After all, if the algorithm incorrectly identifies you as being undocumented, who do you appeal to? Even if the system is wrong, it’s now the voice of the accused against a voiceless algorithm. Unless an actual person is finally willing to listen to you, your words and documents won’t matter. Unless the press—an institution that is constantly under attack by the Trump administration—raises the alarm on your behalf, you may find yourself detained for weeks.
Even if someone speaks out after they’re released, DHS simply denies any wrongdoing. Despite more than 170 confirmed cases of US citizens being kidnapped by ICE agents, Homeland Security Secretary Kristi Noem still claims that “we have never once detained or deported an American citizen. We have not held them or charged them. When we find their identity, then that is when they are released.”
What’s interesting here is this notion that “their identity” must be found, as if it’s some grand mystery that requires an entire array of surveillance and identification technologies. As if this problem hasn’t already been solved by the invention of identification documents. Somehow, for the Trump administration, a voter ID is enough to prove one’s citizenship at the ballot box, but a Real ID is not enough proof if masked men randomly assault and question you about your legal status on the street.

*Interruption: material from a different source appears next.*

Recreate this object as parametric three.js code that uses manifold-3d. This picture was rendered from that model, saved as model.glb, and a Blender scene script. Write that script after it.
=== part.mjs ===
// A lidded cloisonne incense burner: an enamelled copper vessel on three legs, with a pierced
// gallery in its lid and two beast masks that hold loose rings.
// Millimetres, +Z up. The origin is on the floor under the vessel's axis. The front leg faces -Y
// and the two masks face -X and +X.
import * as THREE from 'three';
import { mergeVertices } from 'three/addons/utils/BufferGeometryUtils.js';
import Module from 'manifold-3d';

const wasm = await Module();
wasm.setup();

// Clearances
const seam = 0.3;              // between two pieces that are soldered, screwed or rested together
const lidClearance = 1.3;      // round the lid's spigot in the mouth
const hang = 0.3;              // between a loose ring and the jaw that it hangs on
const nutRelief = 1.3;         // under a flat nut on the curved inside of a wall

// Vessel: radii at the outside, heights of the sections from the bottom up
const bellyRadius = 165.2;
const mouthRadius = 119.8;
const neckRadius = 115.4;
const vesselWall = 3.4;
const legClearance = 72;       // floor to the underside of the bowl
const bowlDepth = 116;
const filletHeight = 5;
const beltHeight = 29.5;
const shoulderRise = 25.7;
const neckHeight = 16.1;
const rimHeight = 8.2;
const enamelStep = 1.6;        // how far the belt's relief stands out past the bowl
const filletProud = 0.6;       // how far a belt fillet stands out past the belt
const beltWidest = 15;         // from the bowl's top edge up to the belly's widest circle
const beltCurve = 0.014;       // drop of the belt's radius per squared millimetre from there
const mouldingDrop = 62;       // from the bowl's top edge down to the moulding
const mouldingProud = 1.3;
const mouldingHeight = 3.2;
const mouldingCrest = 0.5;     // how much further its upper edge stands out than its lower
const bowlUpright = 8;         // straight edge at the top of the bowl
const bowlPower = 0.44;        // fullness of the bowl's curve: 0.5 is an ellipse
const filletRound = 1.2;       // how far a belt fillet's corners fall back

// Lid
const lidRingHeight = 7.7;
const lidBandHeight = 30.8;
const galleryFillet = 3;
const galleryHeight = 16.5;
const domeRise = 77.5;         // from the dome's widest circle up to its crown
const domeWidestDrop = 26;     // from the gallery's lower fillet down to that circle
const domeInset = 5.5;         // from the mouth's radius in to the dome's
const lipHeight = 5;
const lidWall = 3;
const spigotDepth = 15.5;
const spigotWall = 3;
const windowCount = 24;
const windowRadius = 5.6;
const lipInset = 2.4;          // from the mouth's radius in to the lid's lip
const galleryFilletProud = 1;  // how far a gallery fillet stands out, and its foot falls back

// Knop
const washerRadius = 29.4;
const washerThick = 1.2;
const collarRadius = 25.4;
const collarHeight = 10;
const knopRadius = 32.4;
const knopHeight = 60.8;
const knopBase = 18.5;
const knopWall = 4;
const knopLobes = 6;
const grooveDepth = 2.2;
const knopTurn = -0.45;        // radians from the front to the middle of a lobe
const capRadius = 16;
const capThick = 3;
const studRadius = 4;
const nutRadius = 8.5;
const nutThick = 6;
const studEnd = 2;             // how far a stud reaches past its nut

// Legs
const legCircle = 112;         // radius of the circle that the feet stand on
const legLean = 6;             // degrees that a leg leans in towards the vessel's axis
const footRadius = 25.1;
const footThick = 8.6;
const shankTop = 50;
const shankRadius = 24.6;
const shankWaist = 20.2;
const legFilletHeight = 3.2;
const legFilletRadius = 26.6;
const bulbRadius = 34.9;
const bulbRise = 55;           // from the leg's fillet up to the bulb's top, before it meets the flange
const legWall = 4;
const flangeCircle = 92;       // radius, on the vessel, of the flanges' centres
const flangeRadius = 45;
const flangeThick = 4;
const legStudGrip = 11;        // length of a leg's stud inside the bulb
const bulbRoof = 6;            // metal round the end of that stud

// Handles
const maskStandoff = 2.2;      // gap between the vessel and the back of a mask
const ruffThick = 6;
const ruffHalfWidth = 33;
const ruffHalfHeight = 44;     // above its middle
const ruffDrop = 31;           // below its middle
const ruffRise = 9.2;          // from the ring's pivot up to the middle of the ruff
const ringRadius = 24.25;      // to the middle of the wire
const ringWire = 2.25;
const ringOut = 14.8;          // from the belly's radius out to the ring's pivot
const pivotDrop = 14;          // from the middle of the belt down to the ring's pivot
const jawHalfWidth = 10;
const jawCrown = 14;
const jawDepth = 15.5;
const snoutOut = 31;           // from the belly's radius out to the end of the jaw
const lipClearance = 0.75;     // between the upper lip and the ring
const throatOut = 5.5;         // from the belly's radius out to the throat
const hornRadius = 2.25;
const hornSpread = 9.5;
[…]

DHS claims that biometrics “help enable operational missions, both to support national security and public safety, and deliver benefits and services with greater efficiency and accuracy.” The reality is that these technologies widen the scope of who is vulnerable to ICE’s secret police. So long as the algorithm legitimizes the agent’s racial profiling, anyone can become a legitimate target of state violence. This violence has already been judicially legitimized by Supreme Court Justice Brett Kavanaugh’s absurd ruling that immigration agents can deliberately target people on the basis of race, language, employment, or location.

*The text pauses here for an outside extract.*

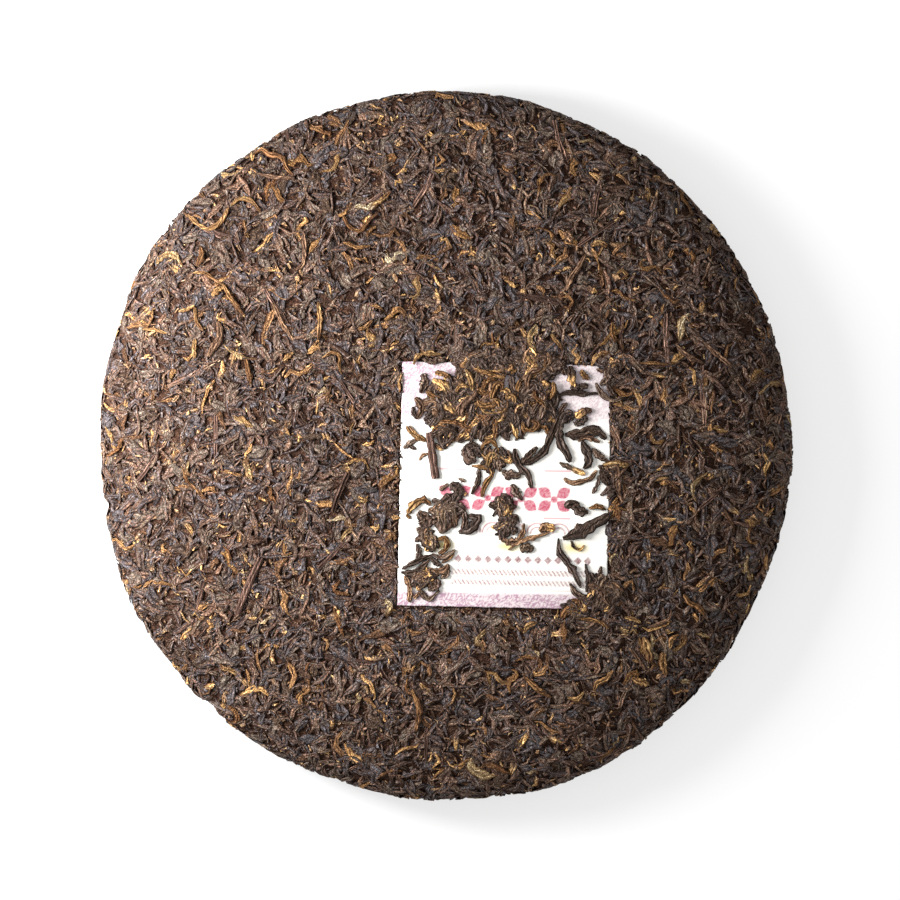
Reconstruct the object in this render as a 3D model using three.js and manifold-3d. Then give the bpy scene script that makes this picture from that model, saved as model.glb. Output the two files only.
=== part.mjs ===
// A pressed round cake of ripe pu-erh tea with a paper ticket set into its top.
// Millimetres, +Z up. The cake lies on its flat seat at z = 0, centred over the origin,
// and is seen from straight above with +X to the right and +Y away from the viewer.
import * as THREE from "three";
import { mergeVertices } from "three/addons/utils/BufferGeometryUtils.js";
import Module from "manifold-3d";

const wasm = await Module();
wasm.setup();

// Driving dimensions of the cake
const CAKE_DIAMETER = 200;
const CROWN_HEIGHT = 26;
const RIM_HEIGHT = 9.5;
const DOME_FULLNESS = 2.4;
const EDGE_ROUNDNESS = 2.4;
const UNDERSIDE_LIFT = 0.9;
const FLAT_SHARE = 0.89;
const SEAT_INNER_SHARE = 0.52;
const SEAT_OUTER_SHARE = 0.6;
const SEAT_EDGE_SHARE = 0.02;
const NEST_DIAMETER = 54;
const NEST_DEPTH = 9;
const NEST_FULLNESS = 1.2;

// The outline is a circle with a few slow waves: waves round the rim, swell in mm, turn in degrees
const OUTLINE_WAVES = [
  { waves: 2, swell: 1.25, turn: 163 },
  { waves: 4, swell: 0.31, turn: -138 },
  { waves: 5, swell: 0.4, turn: -15 },
  { waves: 7, swell: 0.15, turn: 40 },
  { waves: 12, swell: 0.2, turn: 75 },
  { waves: 19, swell: 0.2, turn: 10 },
];
const OUTLINE_NOTCHES = [
  { angle: 190, depth: 1.3, width: 2.2 },
  { angle: 228, depth: 1.1, width: 3 },
  { angle: 300, depth: 0.8, width: 2.5 },
];

// The bare core under the leaves
const LEAF_COVER = 0.7;
const RELIEF_HEIGHT = 0.35;
const RELIEF_ACROSS = { wave: 2.9, wander: 1.6, wanderWave: 6.1 };
const RELIEF_ALONG = { wave: 3.3, wander: 1.9, wanderWave: 7.3 };
const TOP_SPACING = 9;
const UNDERSIDE_SPACING = 12;
const TOP_RINGS = 12;
const RING_CROWDING = 1.4;
const ROUNDING_RINGS = 4;
const UNDERSIDE_RINGS = 3;
const NEST_RINGS = 4;
const FEWEST_SIDES = 6;

// Leaf strands fused on the core, largest first
const STRAND_SEED = 357;
const TOP_STRANDS = 205;
const RIM_STRANDS = 66;
const UNDERSIDE_STRANDS = 52;
const UNDERSIDE_STRAND_HEIGHT = 0.7;
const SEAT_CLEARANCE = 1.5;
const LONGEST_STRAND = 17;
const SHORTEST_STRAND = 8;
const WIDEST_STRAND = 3;
const SLIMMEST_STRAND = 1.8;
const STRAND_HEIGHT = 1.15;
const STRAND_SINK = 0.6;
const STRAND_STATIONS = 3;
const STRAND_BEND = 2;
const STRAND_ROUNDNESS = 0.5;
const STRAND_END_HEIGHT = 0.75;
const RIDGE_LEAN = 0.5;
const SIZE_FALL = 0.7;
const WIDTH_SPREAD = 0.15;
const HEIGHT_SPREAD = 0.25;
const TOP_REACH_SHARE = 0.9;
const RIM_ROWS = [-6, 0.5, 8];
const RIM_ROW_JITTER = 1;
const RIM_TILT = 0.65;
const RIM_MM_PER_RADIAN_UP = 24;
const RIM_MM_PER_RADIAN_DOWN = 9.3;

// Steps that slopes are measured over, and places on a path where it is tested
const RIM_STEP = 0.05;
const PATH_STEP = 0.01;
const PATH_TESTS = [0, 0.25, 0.5, 0.75, 1];
const SHORT_PATH_TESTS = [0, 0.5, 1];
const MERGE_DISTANCE = 1e-4;

// The paper ticket, placed by its centre
const TICKET_WIDTH = 59;
const TICKET_HEIGHT = 69;
const TICKET_X = 16.9;
const TICKET_Y = -11.1;
const TICKET_TURN = -1.2;
const TICKET_THICKNESS = 0.5;
const TICKET_RISE = 0.2;
const TICKET_WAVE = 0.25;
const WAVE_ACROSS = { wave: 8.5, start: 0.6 };
const WAVE_UP = { wave: 10.5, start: -0.4 };
const TICKET_COLUMNS = 7;
const TICKET_ROWS = 8;
const GAP = 0.3;
const POCKET_HEADROOM = 4;

// Heaps of leaf on the ticket, from its centre: middle, half sizes and height
const HEAPS = [
  { x: -5, y: 23, long: 16.5, wide: 8.6, tall: 2.1 },
  { x: -5.5, y: 7.9, long: 5.8, wide: 3, tall: 1.5 },
  { x: -17.1, y: -7.7, long: 6, wide: 6.4, tall: 1.9 },
  { x: -21.1, y: -26.2, long: 5.6, wide: 4.4, tall: 1.7 },
  { x: 0.1, y: -8.8, long: 4, wide: 5.6, tall: 1.6 },
  { x: 25.3, y: -28.2, long: 2.4, wide: 4.6, tall: 1.6 },
];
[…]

The threat of biometric and surveillance technologies is only growing larger. DHS is still heavily investing in more invasive technologies that target undocumented immigrants and citizens alike. This will be a different struggle, but there are things we can do right now. First, we need to support independent news organizations that work to keep the public informed. The extent to which we know about many of these technologies is due entirely to the incredible work being done by journalists.

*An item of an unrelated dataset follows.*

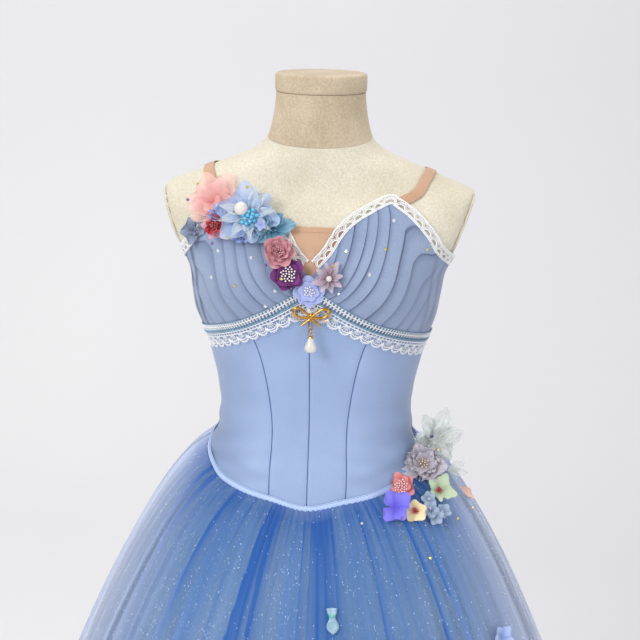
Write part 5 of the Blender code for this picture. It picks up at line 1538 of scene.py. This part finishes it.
grey = flower_place(423, 464, 0.0140, 0.55, spin=0.1)
grey_finish = petal_finish("grey_silk", srgb(212, 206, 216), srgb(132, 124, 140), root_reach=0.9, creases=6)
petals_piece("grey_petals", grey, shape_petal(0.0290, 0.0290, cup=0.22, curl=0.12, ruffle=0.13, waves=7),
             [ring_of(7, 0.10, loose=0.2), ring_of(7, 0.36, size=0.85, lift=0.001, start=0.3, loose=0.2),
              ring_of(7, 0.70, size=0.62, lift=0.002, start=0.1, loose=0.25)], grey_finish,
             ["grey_ruffle_flower"])
bead_cluster("grey_stamens", grey, 0.0010, 11, 0.0065, 0.0115, cream_bead, "flower_grey")
petals_piece("grey_tip", flower_place(448, 471, 0.0060, 0.5),
             shape_petal(0.0280, 0.0150, cup=0.2, curl=0.05, ruffle=0.10, waves=5, point=0.7),
             [[Matrix.Rotation(math.radians(a), 4, "Z") for a in (-72, -104)]], ivory_finish)

rose = flower_place(402.5, 486.5, 0.0080, 0.5, spin=0.4)
rose_finish = petal_finish("coral_silk", srgb(238, 156, 156), srgb(206, 96, 104), root_reach=0.8)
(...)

Second, we need to build tools and networks to support each other. This includes developing our own technologies to warn people about ICE raids, such as the website “People over Papers” and the “ICEBlock” app. Recording and posting pictures of ICE’s cruelty to popular social media sites is also incredibly important. The people who recorded Mubashir’s illegal arrest helped his story become national news.
Third, we need to put more pressure on Democrats to curb this violence. Democratic candidates running in 2026 are already integrating calls to “Abolish ICE” into their platforms. There is also movement at the state and federal level to stop ICE kidnappings. This includes bills like California’s SB 805 and SB 627 and Illinois’ HB1312, as well as HR 4456 and HR 4843. Even the recent House Homeland Security Committee saw Democrats holding Noem responsible for ICE’s abuses. These are positive steps, but more work is still needed.
While the road will be daunting, together, we can keep each other safe.